The area was heavily damaged by an earthquake in 1834. In November 1847 Pontremoli was occupied (along with Fivizzano) by the Duke of Modena, due to a dispute over trade routes.

Frazioni 
There are 30 frazioni (English civil parishes: neighborhoods or outlying villages legally part of the commune government) in Pontremoli. They are, ordered alphabetically :

Arzelato, Arzengio, Baselica, Bassone, Braia, Bratto, Careola, Cargalla, Casa Corvi, Casalina, Cavezzana d'Antena, Cavezzana Gordana, Ceretoli, Cervara, Dozzano, Gravagna, Grondola, Groppodalosio, Guinadi, Mignegno, Montelungo, Navola, Oppilo, Pieve di Saliceto, Pracchiola San Cristoforo, Succisa, Teglia, Torrano, Traverde and Vignola.

Culture 
More modern attractions of Pontremoli include the annual Premio Bancarella book festival, Medievalis (during August) which is a recollection of the arrival of Emperor Frederick II in Pontremoli in 1226, as well as Il Bar Moderno (a local café), which was in 1970 the winner of a "gold medal" in a Milanese "Ice Cream and Coffee" competition.

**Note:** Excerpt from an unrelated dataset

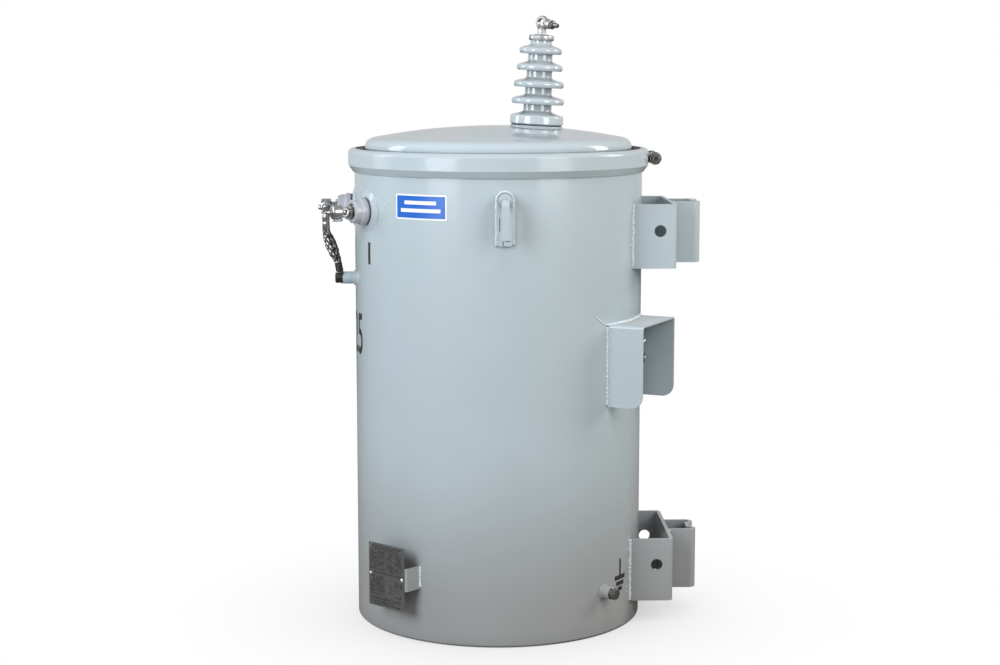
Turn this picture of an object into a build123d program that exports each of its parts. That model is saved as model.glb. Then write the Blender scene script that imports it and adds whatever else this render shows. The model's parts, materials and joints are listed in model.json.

There are also several mineral springs in the surrounding mountains and a local market takes place on Wednesdays and Saturdays.

Cuisine 

Local foods unique to Pontremoli include "amor" (a type of small cake, consisting of a creamy filling between wafers), "spongata" (a Christmas cake containing chocolate, honey and hazelnuts, among other ingredients), "torta d'erbe" a pie filled with a mixture which may include bietole (Swiss chard), eggs, ricotta cheese, potato, rice and parmigiano cheese wrapped in a very thin pastry; and testaroli, a flat baked pasta, often served with pesto. Many have suggested that testaroli was actually the first type of pasta. According to an article published by The Wall Street Journal, testaroli is "the earliest recorded pasta."

Main sights 
Among the churches in Pontremoli are:
San Nicolò which houses a wooden cross, dating back several centuries
Chiesa Cattedrale Santa Maria Assunta: the Duomo, built in the 17th century and at one time dedicated to St Geminianus - the cathedral holds many valuable sculptures and paintings. The dome of this cathedral, along with Il Campanone (the bell tower),  dominates the city skyline.
SS. Annunziata with its Augustinian monastery and painted mural is another notable feature within the area.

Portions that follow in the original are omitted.